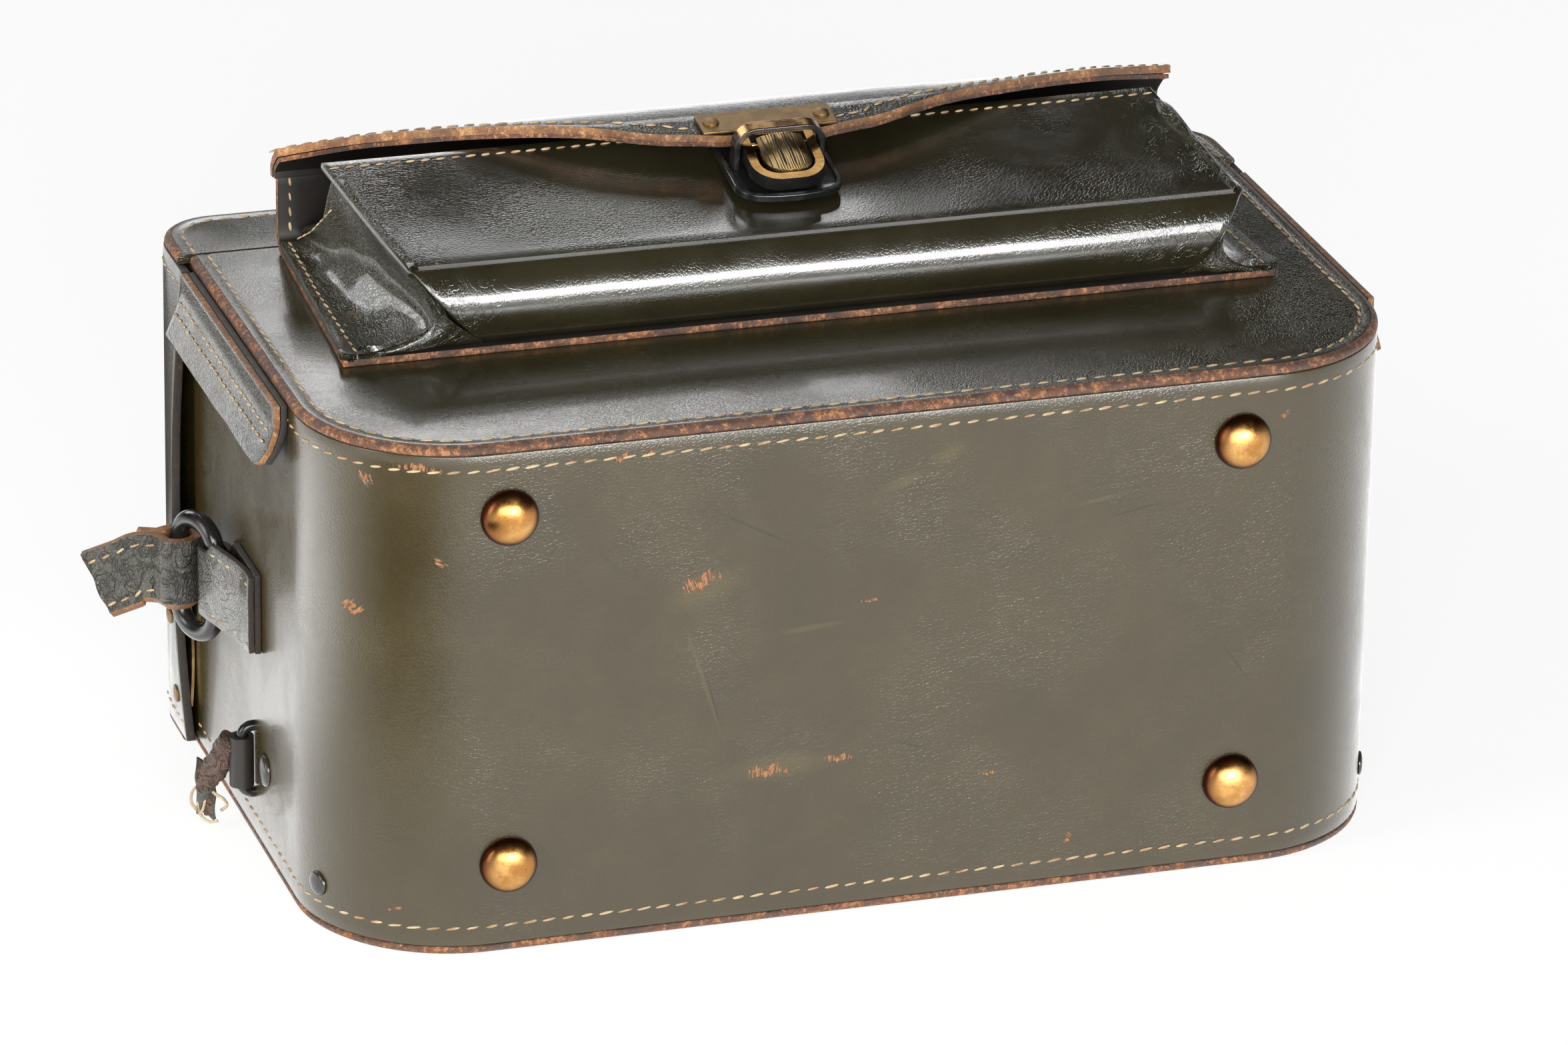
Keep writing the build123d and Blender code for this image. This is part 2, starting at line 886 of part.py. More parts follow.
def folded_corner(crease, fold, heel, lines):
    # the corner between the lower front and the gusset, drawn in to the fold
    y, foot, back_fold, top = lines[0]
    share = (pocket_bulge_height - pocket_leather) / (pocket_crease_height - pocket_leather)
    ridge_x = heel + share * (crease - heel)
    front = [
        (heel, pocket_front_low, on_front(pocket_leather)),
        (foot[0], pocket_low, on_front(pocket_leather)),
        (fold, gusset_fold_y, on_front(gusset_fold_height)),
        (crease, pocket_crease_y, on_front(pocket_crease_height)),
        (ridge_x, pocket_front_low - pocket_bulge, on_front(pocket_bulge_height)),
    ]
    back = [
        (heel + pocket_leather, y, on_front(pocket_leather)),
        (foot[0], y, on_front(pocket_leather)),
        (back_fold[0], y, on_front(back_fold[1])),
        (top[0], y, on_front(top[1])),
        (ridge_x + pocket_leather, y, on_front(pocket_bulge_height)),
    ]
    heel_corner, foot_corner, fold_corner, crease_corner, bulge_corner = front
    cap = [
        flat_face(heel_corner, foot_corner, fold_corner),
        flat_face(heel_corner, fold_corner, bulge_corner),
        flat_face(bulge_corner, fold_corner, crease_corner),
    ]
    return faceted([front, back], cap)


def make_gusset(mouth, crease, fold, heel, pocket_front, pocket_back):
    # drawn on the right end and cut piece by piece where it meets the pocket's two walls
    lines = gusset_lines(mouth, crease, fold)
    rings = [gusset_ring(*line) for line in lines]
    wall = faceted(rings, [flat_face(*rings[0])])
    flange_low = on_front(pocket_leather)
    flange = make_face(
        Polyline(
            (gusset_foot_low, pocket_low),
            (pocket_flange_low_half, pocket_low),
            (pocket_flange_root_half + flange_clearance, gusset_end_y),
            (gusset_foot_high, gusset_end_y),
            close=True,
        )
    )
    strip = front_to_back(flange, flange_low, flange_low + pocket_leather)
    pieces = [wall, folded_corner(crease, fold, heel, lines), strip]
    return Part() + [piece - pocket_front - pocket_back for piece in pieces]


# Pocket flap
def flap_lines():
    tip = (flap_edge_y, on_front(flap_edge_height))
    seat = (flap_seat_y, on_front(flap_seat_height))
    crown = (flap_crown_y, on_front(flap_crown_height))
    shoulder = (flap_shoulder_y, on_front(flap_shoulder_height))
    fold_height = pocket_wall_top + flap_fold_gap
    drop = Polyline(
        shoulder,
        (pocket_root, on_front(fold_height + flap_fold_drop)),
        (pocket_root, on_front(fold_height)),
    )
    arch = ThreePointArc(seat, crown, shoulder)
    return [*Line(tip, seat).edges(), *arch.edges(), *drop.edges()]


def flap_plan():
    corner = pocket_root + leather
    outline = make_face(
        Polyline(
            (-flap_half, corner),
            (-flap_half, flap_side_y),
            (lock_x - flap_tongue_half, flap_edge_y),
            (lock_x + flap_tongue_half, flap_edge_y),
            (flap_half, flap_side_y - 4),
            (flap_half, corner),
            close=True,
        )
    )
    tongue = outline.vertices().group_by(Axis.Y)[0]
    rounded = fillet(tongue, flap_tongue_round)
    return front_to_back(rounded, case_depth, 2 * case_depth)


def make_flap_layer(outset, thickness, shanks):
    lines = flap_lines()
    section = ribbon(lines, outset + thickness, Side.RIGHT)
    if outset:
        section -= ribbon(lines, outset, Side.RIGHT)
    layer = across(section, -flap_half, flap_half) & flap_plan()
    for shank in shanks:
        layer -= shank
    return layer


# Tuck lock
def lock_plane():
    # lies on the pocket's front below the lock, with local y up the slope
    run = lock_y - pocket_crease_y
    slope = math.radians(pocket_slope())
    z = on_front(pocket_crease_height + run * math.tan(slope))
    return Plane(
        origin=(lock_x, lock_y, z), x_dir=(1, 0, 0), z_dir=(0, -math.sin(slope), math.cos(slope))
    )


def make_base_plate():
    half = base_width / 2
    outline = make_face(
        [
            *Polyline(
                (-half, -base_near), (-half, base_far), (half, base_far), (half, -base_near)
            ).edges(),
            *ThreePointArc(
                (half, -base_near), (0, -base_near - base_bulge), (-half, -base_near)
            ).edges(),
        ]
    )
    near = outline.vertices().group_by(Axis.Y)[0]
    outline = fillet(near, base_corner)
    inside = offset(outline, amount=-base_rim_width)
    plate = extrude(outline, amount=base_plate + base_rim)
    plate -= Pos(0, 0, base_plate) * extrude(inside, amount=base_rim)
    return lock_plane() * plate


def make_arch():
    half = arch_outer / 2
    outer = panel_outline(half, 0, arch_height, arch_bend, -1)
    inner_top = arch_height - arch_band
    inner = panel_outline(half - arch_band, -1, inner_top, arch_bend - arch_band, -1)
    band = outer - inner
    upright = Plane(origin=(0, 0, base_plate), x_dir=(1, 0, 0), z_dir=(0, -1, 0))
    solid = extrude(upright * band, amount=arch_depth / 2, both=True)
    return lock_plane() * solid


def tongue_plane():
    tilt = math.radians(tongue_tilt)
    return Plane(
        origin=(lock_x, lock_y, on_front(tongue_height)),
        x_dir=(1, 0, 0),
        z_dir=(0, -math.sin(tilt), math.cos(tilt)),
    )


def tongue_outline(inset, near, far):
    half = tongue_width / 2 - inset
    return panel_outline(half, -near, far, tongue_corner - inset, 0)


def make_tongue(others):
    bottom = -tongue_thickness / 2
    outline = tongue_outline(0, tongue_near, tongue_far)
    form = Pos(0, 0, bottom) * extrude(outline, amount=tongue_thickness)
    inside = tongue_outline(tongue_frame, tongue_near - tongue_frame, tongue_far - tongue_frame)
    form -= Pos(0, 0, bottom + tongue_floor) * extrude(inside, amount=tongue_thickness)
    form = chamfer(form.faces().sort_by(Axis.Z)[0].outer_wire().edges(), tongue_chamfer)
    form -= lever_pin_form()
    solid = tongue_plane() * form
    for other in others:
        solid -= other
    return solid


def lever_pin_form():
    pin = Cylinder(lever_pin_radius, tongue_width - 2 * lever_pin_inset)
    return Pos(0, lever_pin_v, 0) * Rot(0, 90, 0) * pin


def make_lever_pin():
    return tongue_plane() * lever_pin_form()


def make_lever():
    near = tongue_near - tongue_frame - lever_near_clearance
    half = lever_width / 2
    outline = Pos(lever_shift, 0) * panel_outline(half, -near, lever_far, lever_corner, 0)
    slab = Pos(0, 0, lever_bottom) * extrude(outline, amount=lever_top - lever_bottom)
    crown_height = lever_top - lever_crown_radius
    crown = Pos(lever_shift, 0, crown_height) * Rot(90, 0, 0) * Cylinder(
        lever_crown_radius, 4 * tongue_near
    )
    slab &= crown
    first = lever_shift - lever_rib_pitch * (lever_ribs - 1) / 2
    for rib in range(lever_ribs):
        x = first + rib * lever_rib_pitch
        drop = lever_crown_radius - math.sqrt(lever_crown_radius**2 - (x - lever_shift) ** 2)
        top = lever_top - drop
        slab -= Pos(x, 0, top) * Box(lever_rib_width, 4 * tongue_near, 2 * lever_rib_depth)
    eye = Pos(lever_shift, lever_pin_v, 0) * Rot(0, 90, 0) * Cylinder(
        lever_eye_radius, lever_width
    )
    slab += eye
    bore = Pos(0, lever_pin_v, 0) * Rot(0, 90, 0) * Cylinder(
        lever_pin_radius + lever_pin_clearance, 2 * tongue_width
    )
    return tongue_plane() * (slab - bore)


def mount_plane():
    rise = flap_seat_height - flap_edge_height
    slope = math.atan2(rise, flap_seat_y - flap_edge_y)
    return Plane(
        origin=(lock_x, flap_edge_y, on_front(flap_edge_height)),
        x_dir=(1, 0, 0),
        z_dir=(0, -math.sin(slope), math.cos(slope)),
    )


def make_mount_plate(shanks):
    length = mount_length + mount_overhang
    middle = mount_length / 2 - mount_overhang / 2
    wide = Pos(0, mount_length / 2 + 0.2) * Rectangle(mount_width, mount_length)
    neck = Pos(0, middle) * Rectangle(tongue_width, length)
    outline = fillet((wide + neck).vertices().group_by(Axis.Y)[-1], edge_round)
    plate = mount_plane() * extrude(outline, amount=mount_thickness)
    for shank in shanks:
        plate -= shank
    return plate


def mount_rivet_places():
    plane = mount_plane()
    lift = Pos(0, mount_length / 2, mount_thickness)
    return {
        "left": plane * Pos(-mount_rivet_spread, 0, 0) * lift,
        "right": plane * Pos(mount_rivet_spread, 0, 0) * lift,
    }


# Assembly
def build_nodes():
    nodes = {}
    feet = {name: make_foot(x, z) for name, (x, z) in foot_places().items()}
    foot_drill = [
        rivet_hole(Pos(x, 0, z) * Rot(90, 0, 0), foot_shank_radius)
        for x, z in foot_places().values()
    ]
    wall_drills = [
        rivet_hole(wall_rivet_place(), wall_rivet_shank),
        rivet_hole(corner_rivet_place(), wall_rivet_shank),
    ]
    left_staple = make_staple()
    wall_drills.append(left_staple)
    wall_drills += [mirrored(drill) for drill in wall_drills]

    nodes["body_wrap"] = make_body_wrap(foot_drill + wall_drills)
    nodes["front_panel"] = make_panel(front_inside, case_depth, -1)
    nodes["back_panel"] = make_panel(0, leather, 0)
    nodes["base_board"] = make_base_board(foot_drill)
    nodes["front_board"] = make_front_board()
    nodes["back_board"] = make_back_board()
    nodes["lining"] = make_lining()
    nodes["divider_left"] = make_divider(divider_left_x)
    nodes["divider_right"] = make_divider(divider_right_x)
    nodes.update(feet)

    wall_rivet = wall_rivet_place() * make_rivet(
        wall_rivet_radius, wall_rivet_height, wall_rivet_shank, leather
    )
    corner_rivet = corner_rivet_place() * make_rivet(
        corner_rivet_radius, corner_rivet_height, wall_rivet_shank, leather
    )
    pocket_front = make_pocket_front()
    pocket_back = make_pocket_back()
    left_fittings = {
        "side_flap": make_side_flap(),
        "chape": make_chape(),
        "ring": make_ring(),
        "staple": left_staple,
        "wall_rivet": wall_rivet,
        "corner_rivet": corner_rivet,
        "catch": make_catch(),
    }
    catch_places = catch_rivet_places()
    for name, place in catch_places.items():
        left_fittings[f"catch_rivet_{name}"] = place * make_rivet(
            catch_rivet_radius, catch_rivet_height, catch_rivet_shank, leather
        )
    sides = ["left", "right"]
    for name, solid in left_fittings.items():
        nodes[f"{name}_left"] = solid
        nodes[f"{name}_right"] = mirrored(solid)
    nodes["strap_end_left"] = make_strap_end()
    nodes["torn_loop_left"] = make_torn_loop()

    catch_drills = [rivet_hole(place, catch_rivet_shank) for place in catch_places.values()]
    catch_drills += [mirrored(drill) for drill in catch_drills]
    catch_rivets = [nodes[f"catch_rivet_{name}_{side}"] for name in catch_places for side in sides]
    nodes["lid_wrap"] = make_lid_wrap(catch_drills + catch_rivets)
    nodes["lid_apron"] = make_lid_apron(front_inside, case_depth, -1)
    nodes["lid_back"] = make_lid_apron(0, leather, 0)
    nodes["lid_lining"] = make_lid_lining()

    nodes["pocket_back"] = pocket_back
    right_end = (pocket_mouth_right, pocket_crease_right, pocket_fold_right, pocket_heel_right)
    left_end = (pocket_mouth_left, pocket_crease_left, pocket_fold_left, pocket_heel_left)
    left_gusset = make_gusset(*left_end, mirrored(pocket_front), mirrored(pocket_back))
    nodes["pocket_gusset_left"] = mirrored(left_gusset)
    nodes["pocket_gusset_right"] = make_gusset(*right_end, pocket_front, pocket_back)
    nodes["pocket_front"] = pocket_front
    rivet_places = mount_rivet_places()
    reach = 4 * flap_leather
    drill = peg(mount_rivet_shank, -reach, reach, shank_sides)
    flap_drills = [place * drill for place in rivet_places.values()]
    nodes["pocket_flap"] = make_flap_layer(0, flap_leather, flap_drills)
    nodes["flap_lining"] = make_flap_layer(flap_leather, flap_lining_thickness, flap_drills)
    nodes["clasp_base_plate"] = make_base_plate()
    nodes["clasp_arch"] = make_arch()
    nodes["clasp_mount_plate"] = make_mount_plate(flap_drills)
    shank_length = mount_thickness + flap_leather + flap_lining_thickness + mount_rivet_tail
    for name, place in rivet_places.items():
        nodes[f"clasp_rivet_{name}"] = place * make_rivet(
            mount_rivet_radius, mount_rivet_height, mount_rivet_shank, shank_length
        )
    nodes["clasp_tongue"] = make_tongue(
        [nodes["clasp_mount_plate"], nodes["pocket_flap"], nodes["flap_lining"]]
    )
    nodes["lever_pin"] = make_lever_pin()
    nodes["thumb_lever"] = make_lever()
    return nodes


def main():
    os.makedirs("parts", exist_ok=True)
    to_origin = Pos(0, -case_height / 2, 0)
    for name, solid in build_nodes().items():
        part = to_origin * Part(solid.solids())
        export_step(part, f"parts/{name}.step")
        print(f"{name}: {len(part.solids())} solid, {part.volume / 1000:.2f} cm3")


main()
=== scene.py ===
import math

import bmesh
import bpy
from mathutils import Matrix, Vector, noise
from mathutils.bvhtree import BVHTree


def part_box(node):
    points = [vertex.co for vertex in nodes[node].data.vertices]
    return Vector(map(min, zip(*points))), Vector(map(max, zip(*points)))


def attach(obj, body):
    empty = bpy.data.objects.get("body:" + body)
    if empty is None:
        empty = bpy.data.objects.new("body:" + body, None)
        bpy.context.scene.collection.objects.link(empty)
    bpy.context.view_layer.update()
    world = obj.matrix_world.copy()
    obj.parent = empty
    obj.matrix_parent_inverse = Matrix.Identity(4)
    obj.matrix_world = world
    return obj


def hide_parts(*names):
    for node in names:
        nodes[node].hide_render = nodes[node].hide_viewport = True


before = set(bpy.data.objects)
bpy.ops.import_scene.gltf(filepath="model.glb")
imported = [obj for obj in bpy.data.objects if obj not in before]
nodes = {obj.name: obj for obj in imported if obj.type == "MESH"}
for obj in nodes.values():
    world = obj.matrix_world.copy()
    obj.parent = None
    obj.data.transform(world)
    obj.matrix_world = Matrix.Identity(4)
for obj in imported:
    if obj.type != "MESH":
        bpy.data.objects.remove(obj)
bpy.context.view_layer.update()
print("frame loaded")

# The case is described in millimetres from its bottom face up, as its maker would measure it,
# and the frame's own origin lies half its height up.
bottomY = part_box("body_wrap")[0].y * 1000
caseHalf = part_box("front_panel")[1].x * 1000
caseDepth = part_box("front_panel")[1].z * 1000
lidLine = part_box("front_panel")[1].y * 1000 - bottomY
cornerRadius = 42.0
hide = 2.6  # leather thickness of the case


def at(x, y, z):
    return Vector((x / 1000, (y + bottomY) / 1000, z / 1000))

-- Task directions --
Copy out the listing above, line by line and exactly, from its first line to the line holding "return faceted([front, back], cap)", inclusive.

-- Solution to the problem --
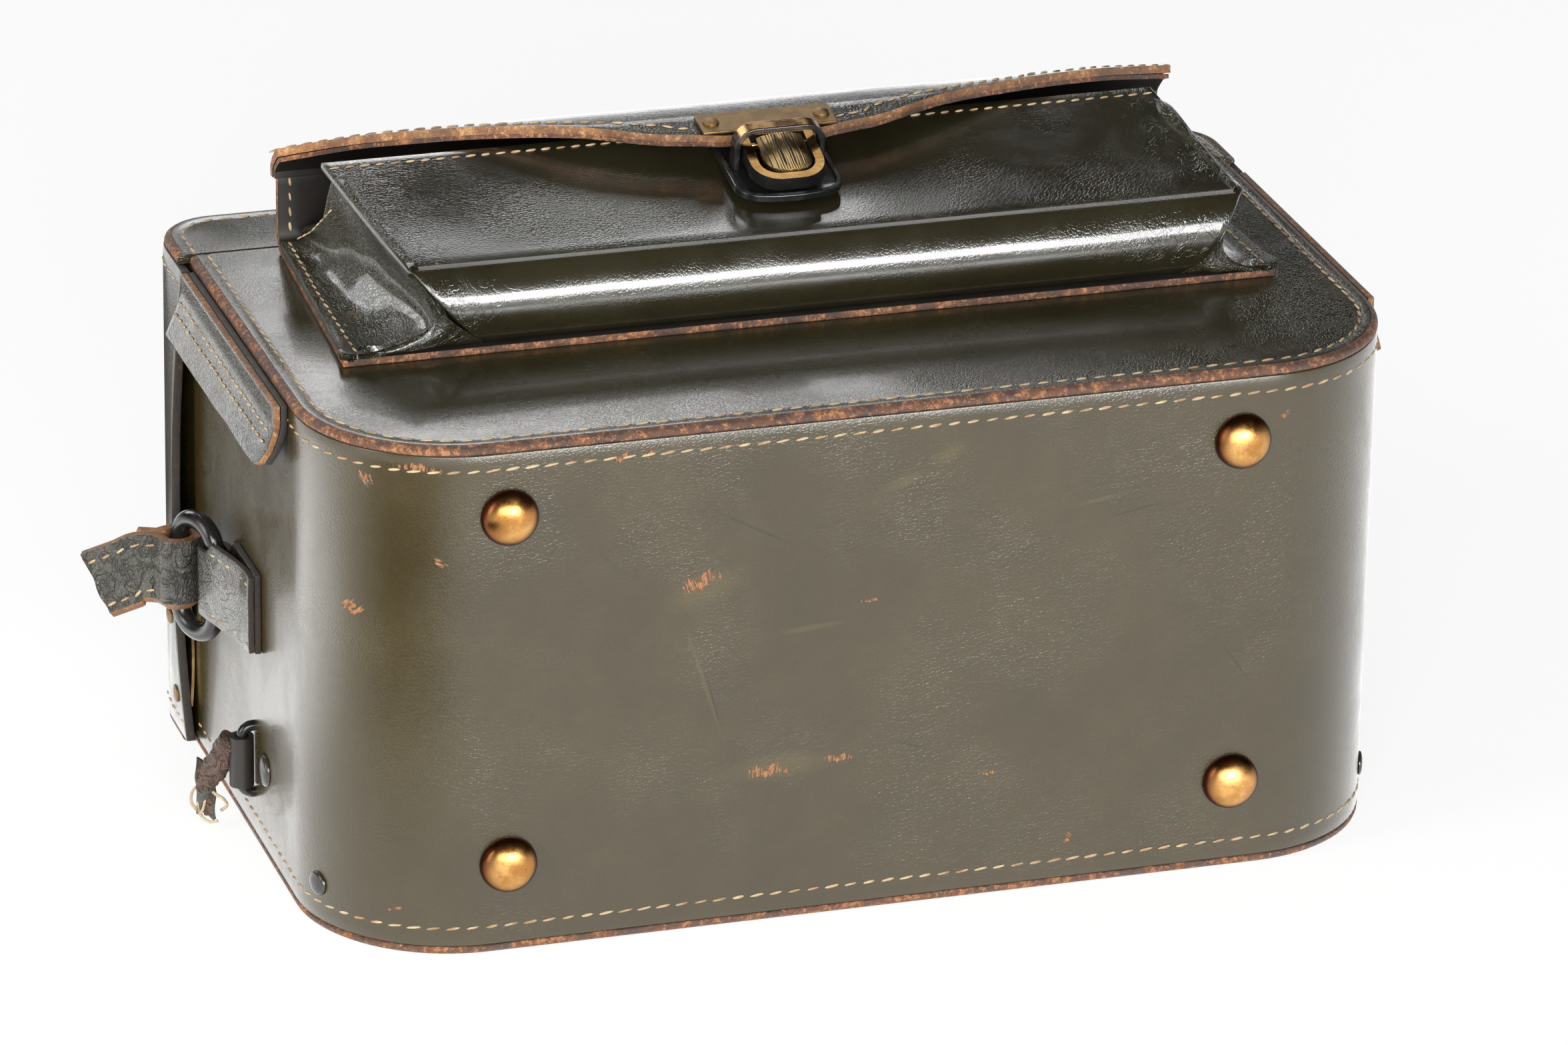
Keep writing the build123d and Blender code for this image. This is part 2, starting at line 886 of part.py. More parts follow.
def folded_corner(crease, fold, heel, lines):
    # the corner between the lower front and the gusset, drawn in to the fold
    y, foot, back_fold, top = lines[0]
    share = (pocket_bulge_height - pocket_leather) / (pocket_crease_height - pocket_leather)
    ridge_x = heel + share * (crease - heel)
    front = [
        (heel, pocket_front_low, on_front(pocket_leather)),
        (foot[0], pocket_low, on_front(pocket_leather)),
        (fold, gusset_fold_y, on_front(gusset_fold_height)),
        (crease, pocket_crease_y, on_front(pocket_crease_height)),
        (ridge_x, pocket_front_low - pocket_bulge, on_front(pocket_bulge_height)),
    ]
    back = [
        (heel + pocket_leather, y, on_front(pocket_leather)),
        (foot[0], y, on_front(pocket_leather)),
        (back_fold[0], y, on_front(back_fold[1])),
        (top[0], y, on_front(top[1])),
        (ridge_x + pocket_leather, y, on_front(pocket_bulge_height)),
    ]
    heel_corner, foot_corner, fold_corner, crease_corner, bulge_corner = front
    cap = [
        flat_face(heel_corner, foot_corner, fold_corner),
        flat_face(heel_corner, fold_corner, bulge_corner),
        flat_face(bulge_corner, fold_corner, crease_corner),
    ]
    return faceted([front, back], cap)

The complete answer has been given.